[Haskell-cafe] Build regressions due to GHC 7.6

Erik Hesselink hesselink at gmail.com
Thu Aug 30 16:26:18 CEST 2012

Note that this does not work if you want to support multiple versions
of GHC, and might not work in general, since

* The hiding of catch is needed for preludes that still have it, since
otherwise it will probably conflict with the one from
* Older versions do not have constructors for the FFI types, leading
to warnings (or errors, I'm not sure).
* Packages might not work with the new bytestring version, since the
API has breaking changes (although they're supposed to be minor).

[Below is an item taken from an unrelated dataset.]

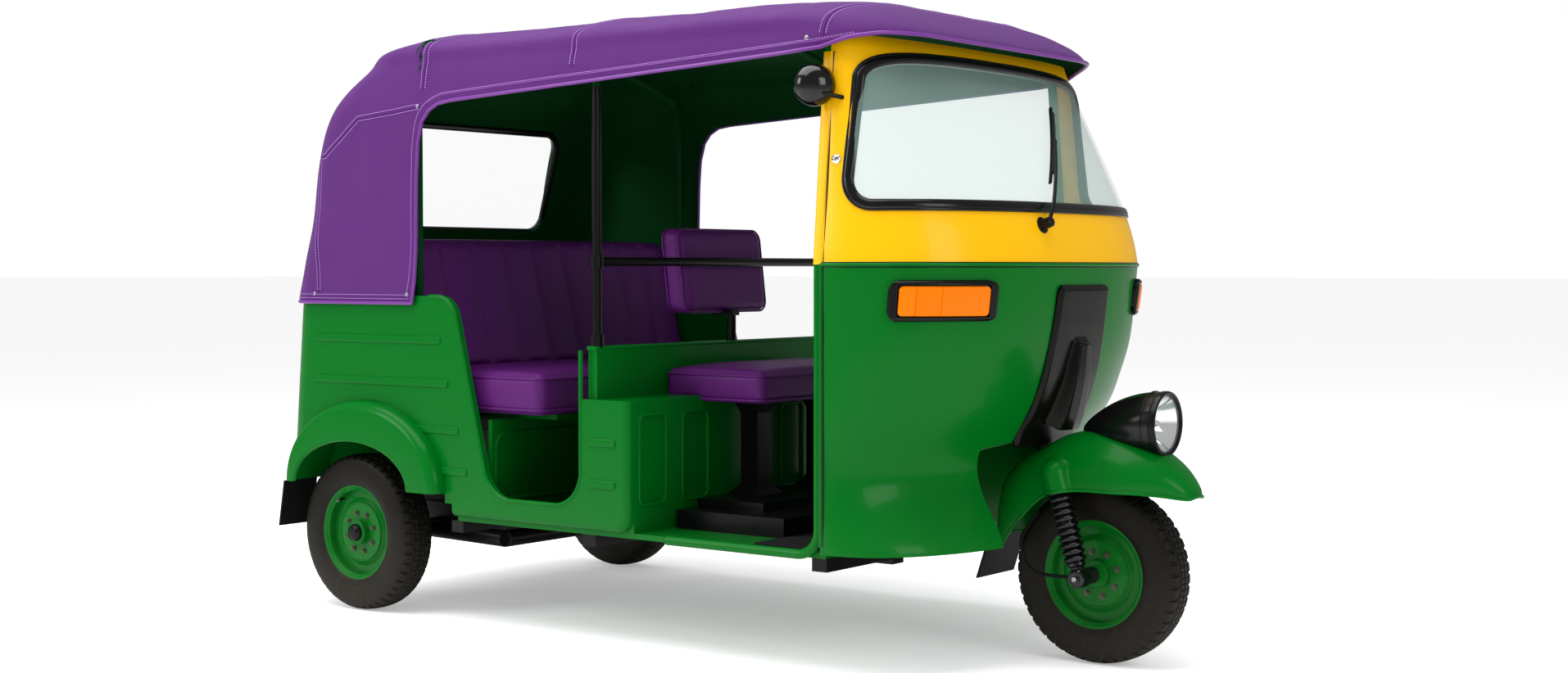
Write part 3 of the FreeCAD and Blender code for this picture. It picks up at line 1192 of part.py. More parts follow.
def wiper():
    """Arm and blade lying on the screen, from its pivot on the surround."""
    start = vec(S.wiper_x, S.wiper_y, S.wiper_z)
    end = start + vec(-S.wiper_back, S.wiper_across, S.wiper_rise)
    arm = rod(S.wiper_radius, start, end)
    pivot = rod(S.wiper_hub, start - vec(S.wiper_hub * 2, 0, 0), start + vec(S.wiper_hub / 2, 0, 0))
    seat = cowl_body(UPPER_SHARES, -S.sheet_gap)
    return node("wiper", feature("wiper", arm.fuse(pivot).cut(seat)))


def pillars():
    """The edge tubes of the driver's doorways: along the floor, round a bend and up to the roof."""
    shapes = []
    for way in (-1, 1):
        side = (S.side_y - S.sill_radius) * way
        back = S.pillar_x - S.sill_radius - S.sheet_gap * 2
        sill_z = S.floor_z - S.sill_radius / 2
        points = [vec(S.sill_start, side, sill_z), vec(back, side, sill_z), vec(back, side, S.belt_z),
                  vec(back - S.root_lean, (S.upper_half - S.sill_radius) * way, S.cowl_top_z)]
        shapes.append(swept_tube(S.sill_radius, points, [S.sill_bend, S.sill_bend * 4]))
    return node("front_pillars", feature("front_pillars", Part.makeCompound(shapes)))


def build():
    """Make every sub-part, from the running gear up."""
    chassis()
    floor_pan()
    partition_box()
    engine_block()
    rear_suspension()
    rear_mudguards()
    rear_flaps()
    side_panels()
    rear_panel()
    engine_lid()
    front_cowl()
    screen_seal = upper_cowl()
    window_seal = canopy()
    node("window_seals", feature("window_seals", Part.makeCompound([screen_seal, window_seal])))
    hood_frame()
    hand_rails()
    seats()
    driver_seat_frame()
    driver_plinth()
    dash_panel()
    head_tube()
    steering_column()
    handlebar()
    front_end()
    front_flap()
    damper()
    brake_hose()
    garnish()
    indicators()
    mirror()
    tail_lamps()
    wiper()
    pillars()
    wheel("rear_right", S.axle_x, -S.half_track, -1)
    wheel("rear_left", S.axle_x, S.half_track, 1)
    wheel("front", S.front_x, 0, -1)


def export():
    """Check every object, then write each sub-part to its own file."""
    DOC.recompute()
    for item in DOC.Objects:
        if "Invalid" in item.State or "Error" in item.State:
            raise RuntimeError("%s failed: %s" % (item.Label, item.State))
    os.makedirs("parts", exist_ok=True)
    for name, item in NODES.items():
        shape = item.Shape
        if shape.isNull() or not shape.isValid() or not shape.Solids:
            raise RuntimeError("%s has no valid shape" % name)
        shape.exportStep("parts/%s.step" % name)


build()
export()
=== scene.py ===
"""Looks of the auto rickshaw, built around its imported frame.

Everything is in metres in the row frame: +X forward, +Y to the vehicle's left, +Z up, with the
origin on the ground. Colours are linear. Each sub-assembly is a class with its sizes as fields.
"""

import json
import logging
import math
from dataclasses import dataclass
from enum import Enum
from typing import Callable, Optional, Sequence

import bmesh
import bpy
import numpy as np
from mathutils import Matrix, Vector
from mathutils.bvhtree import BVHTree


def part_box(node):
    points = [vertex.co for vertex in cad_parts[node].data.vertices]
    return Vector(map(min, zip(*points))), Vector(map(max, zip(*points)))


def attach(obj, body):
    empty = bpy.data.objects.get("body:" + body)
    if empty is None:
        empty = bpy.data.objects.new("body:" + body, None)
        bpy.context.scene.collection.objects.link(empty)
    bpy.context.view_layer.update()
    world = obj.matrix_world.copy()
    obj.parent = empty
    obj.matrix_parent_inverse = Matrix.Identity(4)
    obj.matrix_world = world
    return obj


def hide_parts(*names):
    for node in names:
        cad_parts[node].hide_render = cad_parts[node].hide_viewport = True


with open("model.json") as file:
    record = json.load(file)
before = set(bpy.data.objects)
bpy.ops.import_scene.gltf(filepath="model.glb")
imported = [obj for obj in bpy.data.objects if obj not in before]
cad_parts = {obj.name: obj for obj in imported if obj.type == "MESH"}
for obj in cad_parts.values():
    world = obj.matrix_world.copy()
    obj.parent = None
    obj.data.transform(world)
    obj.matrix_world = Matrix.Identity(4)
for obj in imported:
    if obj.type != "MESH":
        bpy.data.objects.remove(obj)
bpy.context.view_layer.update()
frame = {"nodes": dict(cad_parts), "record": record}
LOG = logging.getLogger("rickshaw")
Array = np.ndarray
Piece = bpy.types.Object
Numbers = Sequence[float]
Color = tuple[float, float, float]


# Shader node groups and finishes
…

For the first two, you need to add some CPP, for the last, you need
actual testing.


On Thu, Aug 30, 2012 at 3:03 PM, Alexander Kjeldaas
<alexander.kjeldaas at gmail.com> wrote:
> This is very unfortunate, but this is crucially a tooling issue.  I am going
> to wave my hands, but..
> Ignore the mapreduce in the following video, but look at the use of clang to
> do automatic refactoring of C++.  This is *incredibly* powerful in dealing
> with updates to APIs.
> http://www.llvm.org/devmtg/2011-11/videos/Carruth_ClangMapReduce-desktop.mp4
> But without all that fancy tech, *just* having all of Hackage source code in
> one repository and using perl/regexps, fixing these types of issues is O(1)
> instead of O(n).
> All of the issues you mention seems to be fixable by a few lines of perl *if
> we had the repository*.
> [a few hours later]
> Actually, I went and downloaded all of hackage, put it into a git repository
> and fixed these issues:
> Fix catch
> perl -ni -e 'print unless /import Prelude hiding \(catch\)/' $(git grep
> 'import Prelude hiding (catch)')
> Fix CInt constructors (lots of other stuff from Foreign.C.Types not fixed
> though)
> perl -p -i -e 's/^import Foreign.C.Types(.*)CInt([^(])/import
> Foreign.C.Types${1}CInt(..)${1}/g' $(git grep -l '^import.*CInt')
> Fix bytestring versioning
> perl -p -i -e 's/bytestring( +)>=([0-9. &]+)<([
> ]*)0.10/bytestring$1>=$2<${3}0.11/g' $(git grep 'bytestring.*< *0\.')
> Patch to hackage:
> http://ge.tt/6Cb5ErM/v/0
> I understand that this doesn't help anyone, but if there was a way fix,
> upload, and get *consensus* on a few regexps like this, then doing API
> changes wouldn't be such a headache.
> Alexander
> On 30 August 2012 07:26, Bryan O'Sullivan <bos at serpentine.com> wrote:
>> Since the release of the GHC 7.6 RC, I've been going through my packages
>> and fixing up build problems so that people who upgrade to 7.6 will have a
>> smooth ride.
>> Sad to say, my experience of 7.6 is that it has felt like a particularly
>> rough release for backwards incompatibility. I wanted to quantify the pain,
>> so I did some research, and here's what I found.
>> I maintain 25 open source Haskell packages. Of these, the majority have
>> needed updates due to the GHC 7.6 release:
>> base16-bytestring
>> blaze-textual
>> bloomfilter
>> configurator
>> criterion
>> double-conversion
>> filemanip
>> HDBC-mysql
>> mwc-random
>> pcap
>> pool
>> riak-haskell-client
>> snappy
>> text
>> text-format
>> text-icu
>> That's 16 out of 25 packages I've had to update. I've also either reported
>> bugs on, or had to fix, several other people's packages along the way (maybe
>> four?). So let's say I've run into problems with 20 out of the combined 29
>> packages of mine and my upstreams.
>> The reasons for these problems fall into three bins:
>> Prelude no longer exports catch, so a lot of "import Prelude hiding
>> (catch)" had to change.
>> The FFI now requires constructors to be visible, so "CInt" has to be
>> imported as "CInt(..)".
>> bytestring finally got bumped to 0.10, so many upper bounds had to be
>> relaxed (cf my suggestion that the upper-bounds-by-default policy is
>> destructive).
>> It has been a lot of work to test 29 packages, and then modify, rebuild,
>> and release 20 of them. It has consumed most of my limited free time for
>> almost two weeks. Worse, this has felt like make-work, of no practical
>> benefit to anyone beyond scrambling to restore the status quo ante.
>> If over half of my packages needed fixing, I'm alarmed at the thought of
>> the effects on the rest of Hackage.
>> I'm torn over this. I understand and agree with the impetus to improve the
>> platform by tidying things up, and yet just two seemingly innocuous changes
>> (catch and FFI) have forced me to do a bunch of running to stand still.
>> I don't have any suggestions about what to do; I know that it's hard to
>> estimate the downstream effects of what look like small changes. And so I'm
>> not exactly complaining. Call this an unhappy data point.